▶ _Data section_:
============

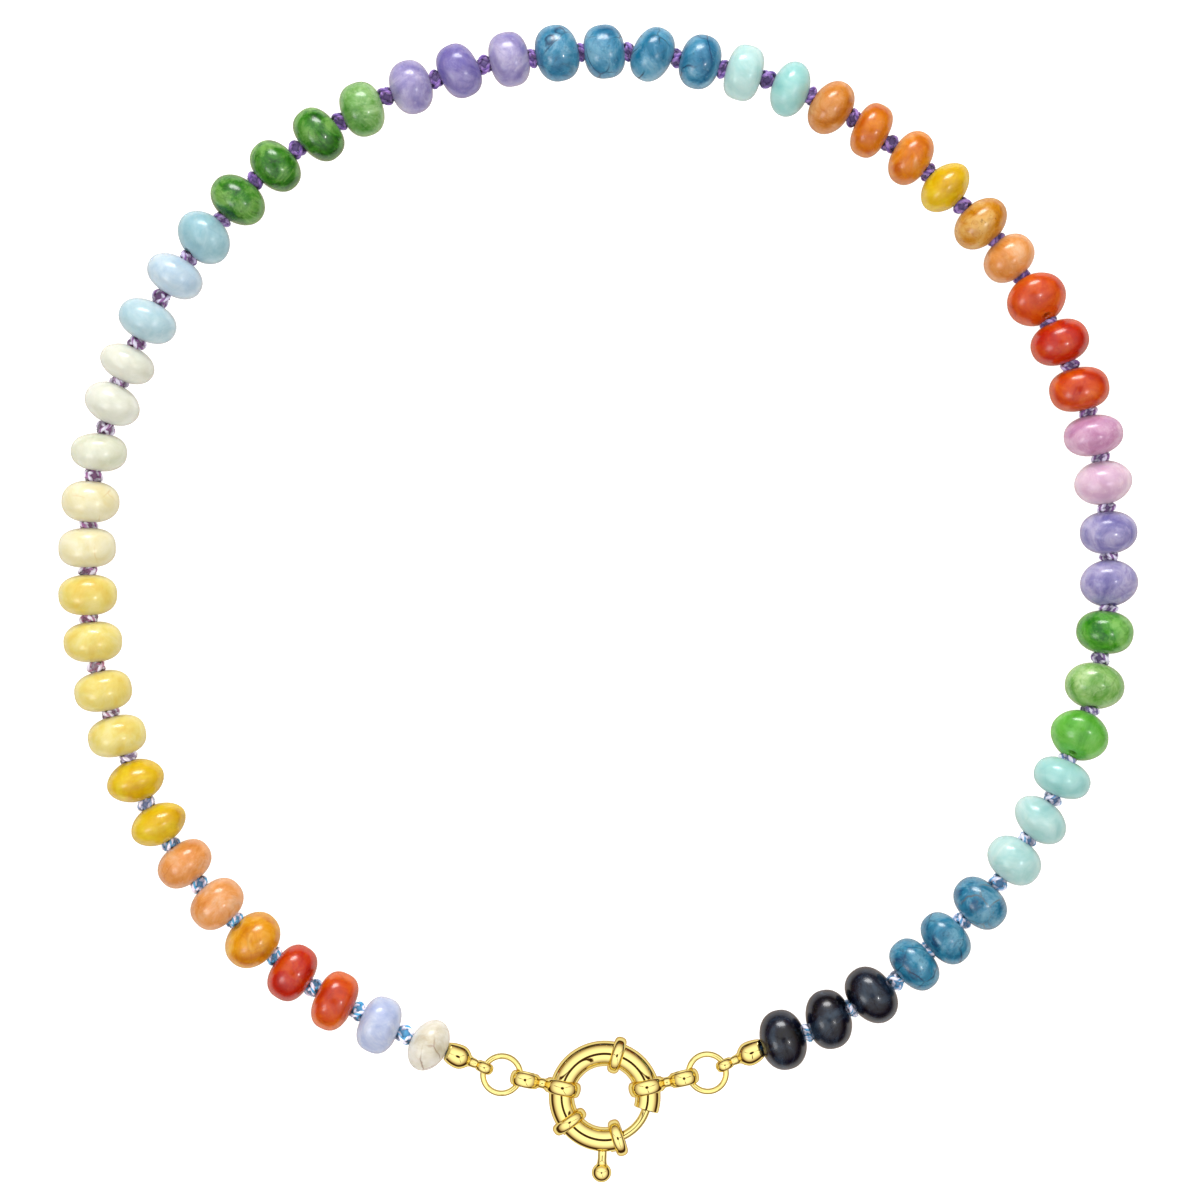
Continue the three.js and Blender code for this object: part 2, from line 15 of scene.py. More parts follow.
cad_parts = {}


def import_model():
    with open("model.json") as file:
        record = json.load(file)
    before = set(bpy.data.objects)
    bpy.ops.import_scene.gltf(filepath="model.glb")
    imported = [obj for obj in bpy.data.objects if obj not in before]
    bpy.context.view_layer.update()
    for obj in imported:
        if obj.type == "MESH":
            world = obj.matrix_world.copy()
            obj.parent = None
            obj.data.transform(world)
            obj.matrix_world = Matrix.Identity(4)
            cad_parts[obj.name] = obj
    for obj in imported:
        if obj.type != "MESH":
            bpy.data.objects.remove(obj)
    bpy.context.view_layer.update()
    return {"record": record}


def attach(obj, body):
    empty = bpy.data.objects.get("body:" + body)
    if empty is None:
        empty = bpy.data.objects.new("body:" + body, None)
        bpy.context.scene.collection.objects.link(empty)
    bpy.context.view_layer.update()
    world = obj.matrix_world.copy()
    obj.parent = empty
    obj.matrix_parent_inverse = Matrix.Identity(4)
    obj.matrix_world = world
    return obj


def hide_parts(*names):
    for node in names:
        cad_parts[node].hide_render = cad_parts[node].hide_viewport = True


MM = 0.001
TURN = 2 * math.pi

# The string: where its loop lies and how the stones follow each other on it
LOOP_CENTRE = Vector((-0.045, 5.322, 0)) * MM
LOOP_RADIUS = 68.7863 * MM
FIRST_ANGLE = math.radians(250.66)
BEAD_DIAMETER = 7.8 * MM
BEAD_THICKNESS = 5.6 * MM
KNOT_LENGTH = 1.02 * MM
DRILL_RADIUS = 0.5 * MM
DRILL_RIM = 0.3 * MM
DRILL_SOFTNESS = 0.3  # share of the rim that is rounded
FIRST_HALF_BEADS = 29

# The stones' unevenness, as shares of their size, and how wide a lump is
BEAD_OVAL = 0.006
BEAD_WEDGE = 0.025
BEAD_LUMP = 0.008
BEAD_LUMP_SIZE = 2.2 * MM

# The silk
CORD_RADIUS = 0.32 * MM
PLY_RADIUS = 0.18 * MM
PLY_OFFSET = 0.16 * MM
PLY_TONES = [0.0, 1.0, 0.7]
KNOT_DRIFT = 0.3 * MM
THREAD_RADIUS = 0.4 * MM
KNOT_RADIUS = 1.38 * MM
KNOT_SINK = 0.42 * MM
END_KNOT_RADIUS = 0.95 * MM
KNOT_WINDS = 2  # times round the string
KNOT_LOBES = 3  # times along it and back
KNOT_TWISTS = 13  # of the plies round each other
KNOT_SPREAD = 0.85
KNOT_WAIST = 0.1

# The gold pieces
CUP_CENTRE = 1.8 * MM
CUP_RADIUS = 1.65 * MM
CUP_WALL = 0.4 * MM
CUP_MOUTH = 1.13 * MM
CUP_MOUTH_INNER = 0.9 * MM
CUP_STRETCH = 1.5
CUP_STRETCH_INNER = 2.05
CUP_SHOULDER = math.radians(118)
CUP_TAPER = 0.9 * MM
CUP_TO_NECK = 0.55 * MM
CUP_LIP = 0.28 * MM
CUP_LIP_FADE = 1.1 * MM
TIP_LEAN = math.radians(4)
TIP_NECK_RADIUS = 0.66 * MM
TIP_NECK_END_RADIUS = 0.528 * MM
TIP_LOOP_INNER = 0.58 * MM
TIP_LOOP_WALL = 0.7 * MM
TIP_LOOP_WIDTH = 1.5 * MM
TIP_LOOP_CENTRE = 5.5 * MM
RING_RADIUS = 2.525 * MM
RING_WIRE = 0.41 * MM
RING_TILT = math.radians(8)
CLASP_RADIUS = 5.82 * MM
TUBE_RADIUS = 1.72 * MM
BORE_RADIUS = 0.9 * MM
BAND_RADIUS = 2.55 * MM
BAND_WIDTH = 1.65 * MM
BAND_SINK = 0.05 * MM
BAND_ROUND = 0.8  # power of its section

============

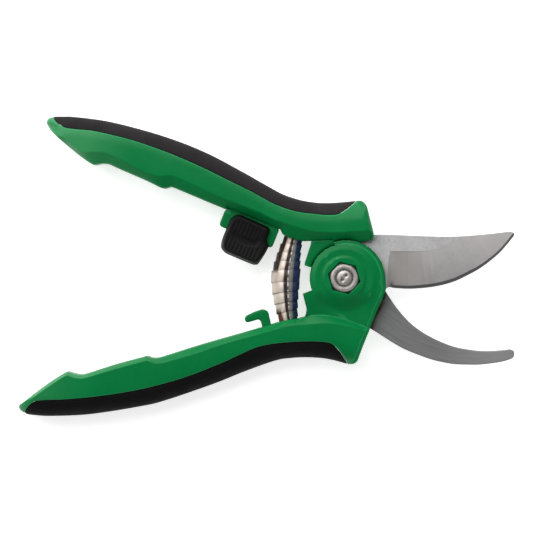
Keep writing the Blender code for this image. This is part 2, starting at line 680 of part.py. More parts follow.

============

▶ _Required work_: Return exactly the lines from the line that has "Continue the three.js" to the line that has "TURN = 2 * math.pi", both of them included.

▶ _Answer to this problem_:
Continue the three.js and Blender code for this object: part 2, from line 15 of scene.py. More parts follow.
cad_parts = {}


def import_model():
    with open("model.json") as file:
        record = json.load(file)
    before = set(bpy.data.objects)
    bpy.ops.import_scene.gltf(filepath="model.glb")
    imported = [obj for obj in bpy.data.objects if obj not in before]
    bpy.context.view_layer.update()
    for obj in imported:
        if obj.type == "MESH":
            world = obj.matrix_world.copy()
            obj.parent = None
            obj.data.transform(world)
            obj.matrix_world = Matrix.Identity(4)
            cad_parts[obj.name] = obj
    for obj in imported:
        if obj.type != "MESH":
            bpy.data.objects.remove(obj)
    bpy.context.view_layer.update()
    return {"record": record}


def attach(obj, body):
    empty = bpy.data.objects.get("body:" + body)
    if empty is None:
        empty = bpy.data.objects.new("body:" + body, None)
        bpy.context.scene.collection.objects.link(empty)
    bpy.context.view_layer.update()
    world = obj.matrix_world.copy()
    obj.parent = empty
    obj.matrix_parent_inverse = Matrix.Identity(4)
    obj.matrix_world = world
    return obj


def hide_parts(*names):
    for node in names:
        cad_parts[node].hide_render = cad_parts[node].hide_viewport = True


MM = 0.001
TURN = 2 * math.pi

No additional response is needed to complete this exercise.